According to AT&T's Palmer, approximately 11,000 students, including more than 1,000 AT&T employees, have enrolled in microdegree programs co-developed by the company. AT&T is currently working with Udacity to provide 1,200 Nanodegree scholarships, he noted, through organizations such as Year Up. To date, more than 200 scholarships have been awarded, he said.

AT&T has reserved up to 100 internships for graduates of these programs, Palmer said, and the company began hiring for those internships last summer. Several of the interns started full-time positions at AT&T this year.

"Learners earning Nanodegree credentials will be strongly considered when there is a potential job match [at AT&T]," said Palmer. "Skills obtained through the Nanodegree program meet AT&T educational requirements for certain entry-level technical positions. Where AT&T has openings for those skills, applicants will compete with other candidates with comparable education for those positions."

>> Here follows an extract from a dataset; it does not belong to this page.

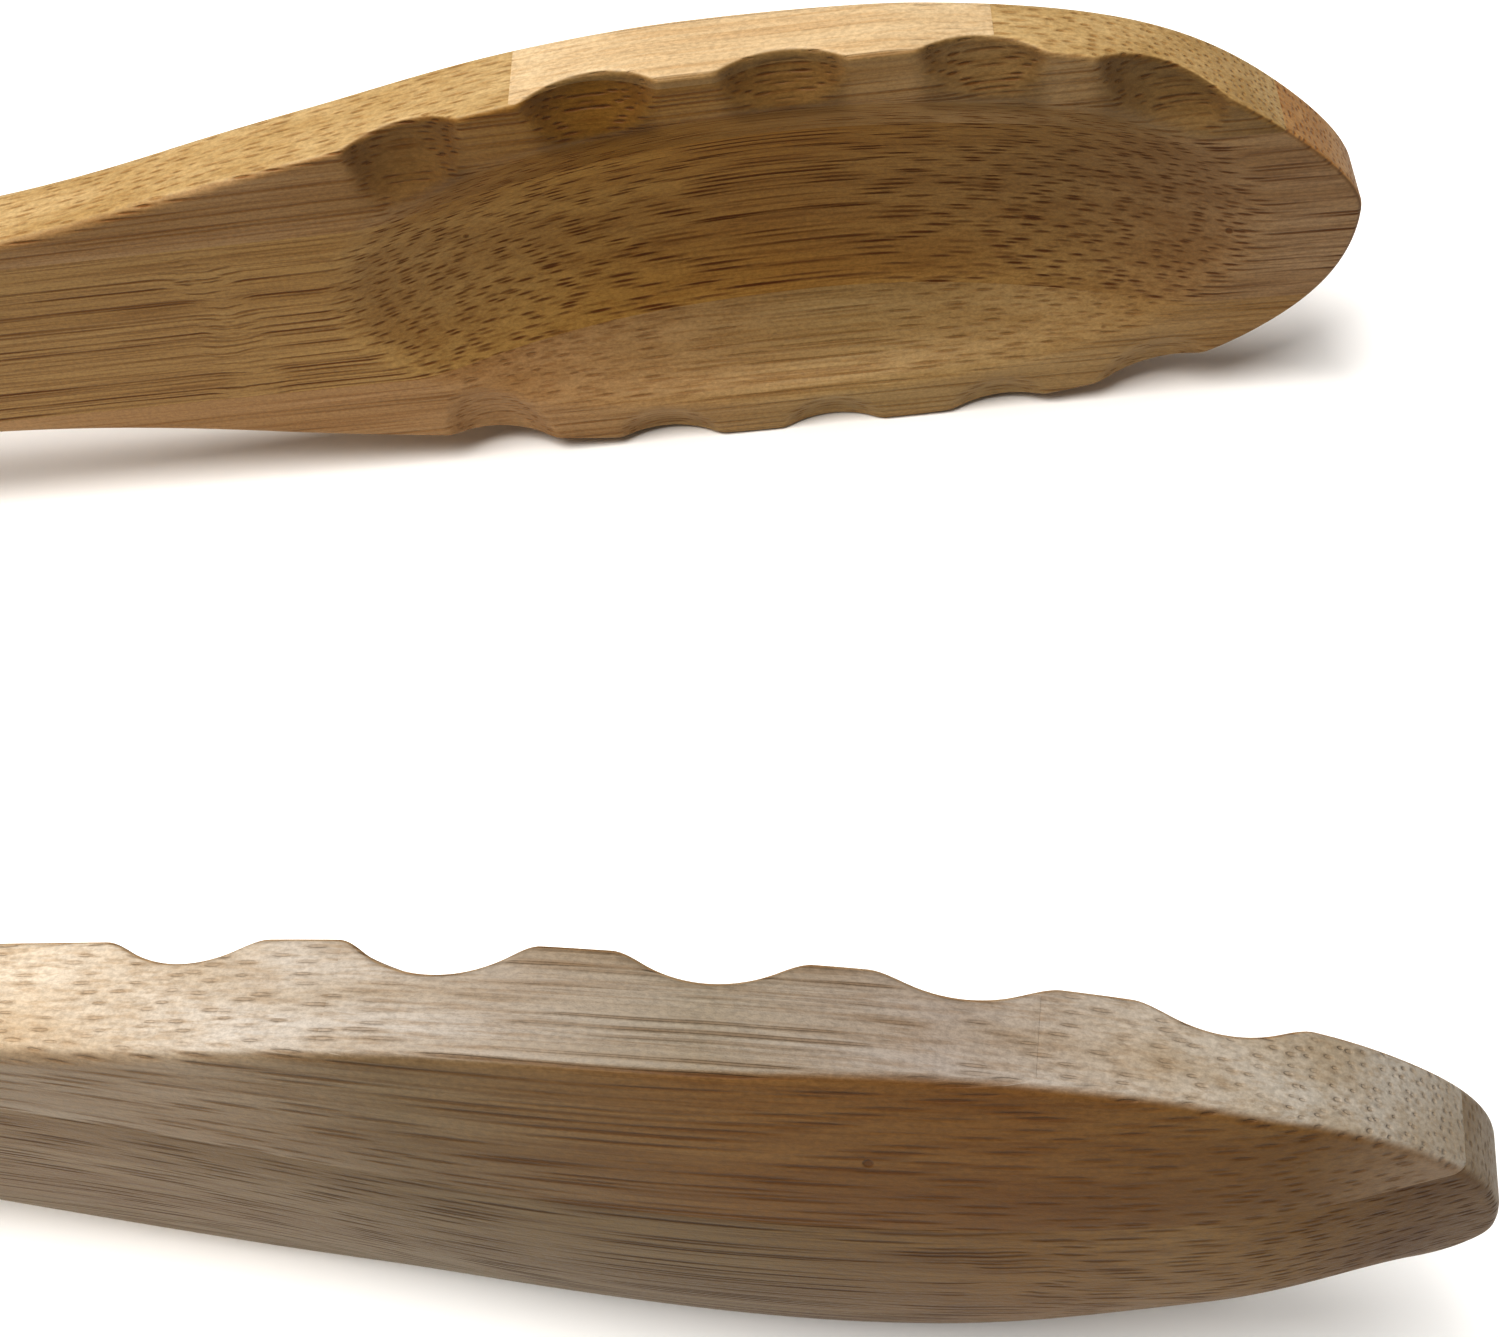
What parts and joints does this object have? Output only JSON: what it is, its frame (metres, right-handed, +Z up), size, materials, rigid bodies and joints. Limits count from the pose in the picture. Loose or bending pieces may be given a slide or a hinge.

AT&T has also collaborated with Georgia Tech and Udacity to develop the first Master of Science in Computer Science delivered completely online through the massive open online course (MOOC) format. More than 3,000 students are enrolled as of the Spring 2016 semester, compared to about 400 at the start of the program in January 2014, Palmer said. This past December, the program produced its first graduating class of 18 students, including 3 AT&T employees.

AT&T has high hopes for the future of competency-based education in the hands of this generation of online providers, primarily as a complement to — but not a substitute for—traditional education, Palmer said.

"The Nanodegree program and others like it are new educational pathways for learners to further their education and get high-quality post-secondary training that prepares them for the jobs of the future," he said. "We're leveraging technology, relationships and social innovation to help all students make their biggest dreams a reality."